▶ [Requirements]:
Output exactly the lines that run from the line containing "make_drum_shell()" through the line containing "for node in", with both ends included.

▶ [Data for the task]:
* START *

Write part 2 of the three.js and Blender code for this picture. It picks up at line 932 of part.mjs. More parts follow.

* END *
* START *

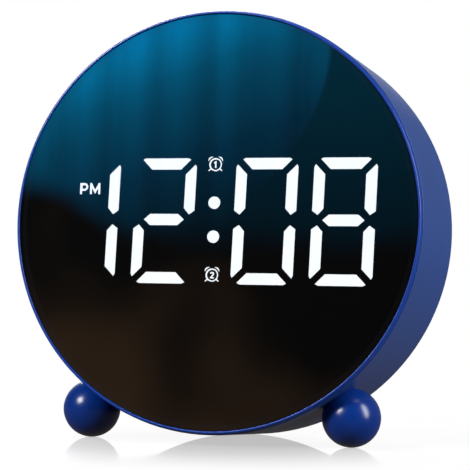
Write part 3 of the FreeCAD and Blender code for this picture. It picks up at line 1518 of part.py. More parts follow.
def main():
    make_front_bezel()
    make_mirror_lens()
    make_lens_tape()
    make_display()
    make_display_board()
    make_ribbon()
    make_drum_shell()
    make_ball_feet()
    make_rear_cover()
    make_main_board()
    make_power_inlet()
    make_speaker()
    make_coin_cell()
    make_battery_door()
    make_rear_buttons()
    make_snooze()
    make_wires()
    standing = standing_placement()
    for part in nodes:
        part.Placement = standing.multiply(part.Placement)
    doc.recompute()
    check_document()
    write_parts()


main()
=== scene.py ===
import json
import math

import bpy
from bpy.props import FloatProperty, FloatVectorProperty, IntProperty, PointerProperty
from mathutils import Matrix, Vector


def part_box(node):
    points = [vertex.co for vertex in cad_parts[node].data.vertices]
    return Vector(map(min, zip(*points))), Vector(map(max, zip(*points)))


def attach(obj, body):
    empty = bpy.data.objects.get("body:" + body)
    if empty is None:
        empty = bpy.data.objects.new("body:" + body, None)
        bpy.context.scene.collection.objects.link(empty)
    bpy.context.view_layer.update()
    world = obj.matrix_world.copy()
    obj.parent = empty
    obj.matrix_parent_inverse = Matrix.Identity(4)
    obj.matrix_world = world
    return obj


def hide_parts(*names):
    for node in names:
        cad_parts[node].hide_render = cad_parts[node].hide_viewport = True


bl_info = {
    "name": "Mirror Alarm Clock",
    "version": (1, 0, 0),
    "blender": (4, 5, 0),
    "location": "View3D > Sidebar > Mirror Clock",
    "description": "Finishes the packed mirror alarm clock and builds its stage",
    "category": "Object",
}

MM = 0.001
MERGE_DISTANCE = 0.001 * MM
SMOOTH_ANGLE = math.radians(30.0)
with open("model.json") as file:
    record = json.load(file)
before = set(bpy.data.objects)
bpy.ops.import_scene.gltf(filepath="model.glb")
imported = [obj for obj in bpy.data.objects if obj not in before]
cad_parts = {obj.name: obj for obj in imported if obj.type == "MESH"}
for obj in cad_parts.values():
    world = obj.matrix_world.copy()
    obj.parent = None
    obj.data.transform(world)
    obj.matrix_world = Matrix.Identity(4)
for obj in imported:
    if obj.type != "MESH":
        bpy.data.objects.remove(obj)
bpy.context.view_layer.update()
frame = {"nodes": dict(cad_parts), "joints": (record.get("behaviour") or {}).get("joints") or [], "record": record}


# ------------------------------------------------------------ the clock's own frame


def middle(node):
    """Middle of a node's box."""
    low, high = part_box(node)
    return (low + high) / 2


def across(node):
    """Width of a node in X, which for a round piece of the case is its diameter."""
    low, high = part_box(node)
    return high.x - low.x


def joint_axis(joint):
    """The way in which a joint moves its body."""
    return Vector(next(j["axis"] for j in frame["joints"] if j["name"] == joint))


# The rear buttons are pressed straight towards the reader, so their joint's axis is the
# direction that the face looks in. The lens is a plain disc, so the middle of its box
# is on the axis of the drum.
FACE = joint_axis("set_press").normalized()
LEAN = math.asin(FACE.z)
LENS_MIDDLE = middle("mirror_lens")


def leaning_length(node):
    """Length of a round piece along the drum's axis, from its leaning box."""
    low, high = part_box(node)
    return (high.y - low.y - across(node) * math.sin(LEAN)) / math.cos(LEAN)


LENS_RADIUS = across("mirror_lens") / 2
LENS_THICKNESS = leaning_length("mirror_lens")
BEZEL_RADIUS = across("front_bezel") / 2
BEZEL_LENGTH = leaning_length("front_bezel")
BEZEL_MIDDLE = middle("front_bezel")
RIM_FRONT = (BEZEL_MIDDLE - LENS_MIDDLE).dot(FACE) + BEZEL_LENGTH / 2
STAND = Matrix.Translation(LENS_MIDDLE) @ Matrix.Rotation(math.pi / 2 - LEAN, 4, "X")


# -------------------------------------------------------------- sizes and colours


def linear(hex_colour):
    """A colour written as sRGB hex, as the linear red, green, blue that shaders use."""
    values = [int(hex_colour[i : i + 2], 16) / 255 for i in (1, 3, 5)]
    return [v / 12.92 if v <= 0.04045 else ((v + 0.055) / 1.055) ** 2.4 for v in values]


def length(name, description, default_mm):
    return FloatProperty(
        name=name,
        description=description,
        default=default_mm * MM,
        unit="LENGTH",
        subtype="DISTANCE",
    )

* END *
* START *

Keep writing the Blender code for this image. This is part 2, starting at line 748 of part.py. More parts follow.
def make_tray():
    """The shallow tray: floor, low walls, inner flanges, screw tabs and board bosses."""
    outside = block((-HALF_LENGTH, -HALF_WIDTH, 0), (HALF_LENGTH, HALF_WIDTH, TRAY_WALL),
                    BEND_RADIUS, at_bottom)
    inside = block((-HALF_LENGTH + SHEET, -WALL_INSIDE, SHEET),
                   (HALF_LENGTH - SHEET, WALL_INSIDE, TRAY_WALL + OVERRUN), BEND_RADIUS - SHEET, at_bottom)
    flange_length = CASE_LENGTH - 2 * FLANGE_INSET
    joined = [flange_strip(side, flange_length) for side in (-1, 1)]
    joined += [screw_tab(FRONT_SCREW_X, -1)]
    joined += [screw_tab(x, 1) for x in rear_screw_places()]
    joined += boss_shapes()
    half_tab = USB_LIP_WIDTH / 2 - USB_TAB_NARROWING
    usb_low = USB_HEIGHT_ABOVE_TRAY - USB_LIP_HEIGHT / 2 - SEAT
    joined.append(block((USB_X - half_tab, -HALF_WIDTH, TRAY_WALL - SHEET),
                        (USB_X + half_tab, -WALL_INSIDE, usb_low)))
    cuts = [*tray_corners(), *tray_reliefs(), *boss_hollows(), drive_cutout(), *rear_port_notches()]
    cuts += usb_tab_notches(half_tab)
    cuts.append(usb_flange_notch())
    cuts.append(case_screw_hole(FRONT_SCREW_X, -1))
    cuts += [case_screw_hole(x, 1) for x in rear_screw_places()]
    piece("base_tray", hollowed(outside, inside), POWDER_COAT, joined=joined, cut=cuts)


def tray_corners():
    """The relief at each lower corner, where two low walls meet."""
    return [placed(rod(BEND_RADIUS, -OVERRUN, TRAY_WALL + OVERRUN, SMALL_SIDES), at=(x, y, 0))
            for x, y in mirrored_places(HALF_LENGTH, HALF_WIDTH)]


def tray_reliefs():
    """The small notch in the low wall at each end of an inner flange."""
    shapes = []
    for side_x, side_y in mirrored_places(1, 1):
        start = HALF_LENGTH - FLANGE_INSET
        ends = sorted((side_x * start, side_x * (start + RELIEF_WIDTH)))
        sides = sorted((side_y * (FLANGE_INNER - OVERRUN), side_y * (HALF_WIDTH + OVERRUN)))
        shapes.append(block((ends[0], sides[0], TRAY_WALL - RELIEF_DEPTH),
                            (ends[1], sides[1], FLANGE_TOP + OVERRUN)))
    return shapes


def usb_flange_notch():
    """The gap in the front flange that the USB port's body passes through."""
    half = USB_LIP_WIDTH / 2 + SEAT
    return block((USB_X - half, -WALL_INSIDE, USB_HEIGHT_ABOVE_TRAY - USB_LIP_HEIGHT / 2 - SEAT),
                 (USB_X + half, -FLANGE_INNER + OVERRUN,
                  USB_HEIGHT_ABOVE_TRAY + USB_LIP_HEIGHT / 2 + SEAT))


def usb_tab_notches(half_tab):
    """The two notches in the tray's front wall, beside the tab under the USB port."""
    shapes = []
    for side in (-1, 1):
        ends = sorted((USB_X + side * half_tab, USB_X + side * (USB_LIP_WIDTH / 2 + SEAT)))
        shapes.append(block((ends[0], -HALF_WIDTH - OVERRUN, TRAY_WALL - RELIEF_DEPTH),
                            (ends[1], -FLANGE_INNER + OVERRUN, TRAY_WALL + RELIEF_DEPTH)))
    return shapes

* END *

▶ [Written solution]:
    make_drum_shell()
    make_ball_feet()
    make_rear_cover()
    make_main_board()
    make_power_inlet()
    make_speaker()
    make_coin_cell()
    make_battery_door()
    make_rear_buttons()
    make_snooze()
    make_wires()
    standing = standing_placement()
    for part in nodes:
        part.Placement = standing.multiply(part.Placement)
    doc.recompute()
    check_document()
    write_parts()


main()
=== scene.py ===
import json
import math

import bpy
from bpy.props import FloatProperty, FloatVectorProperty, IntProperty, PointerProperty
from mathutils import Matrix, Vector


def part_box(node):
    points = [vertex.co for vertex in cad_parts[node].data.vertices]
    return Vector(map(min, zip(*points))), Vector(map(max, zip(*points)))


def attach(obj, body):
    empty = bpy.data.objects.get("body:" + body)
    if empty is None:
        empty = bpy.data.objects.new("body:" + body, None)
        bpy.context.scene.collection.objects.link(empty)
    bpy.context.view_layer.update()
    world = obj.matrix_world.copy()
    obj.parent = empty
    obj.matrix_parent_inverse = Matrix.Identity(4)
    obj.matrix_world = world
    return obj


def hide_parts(*names):
    for node in names:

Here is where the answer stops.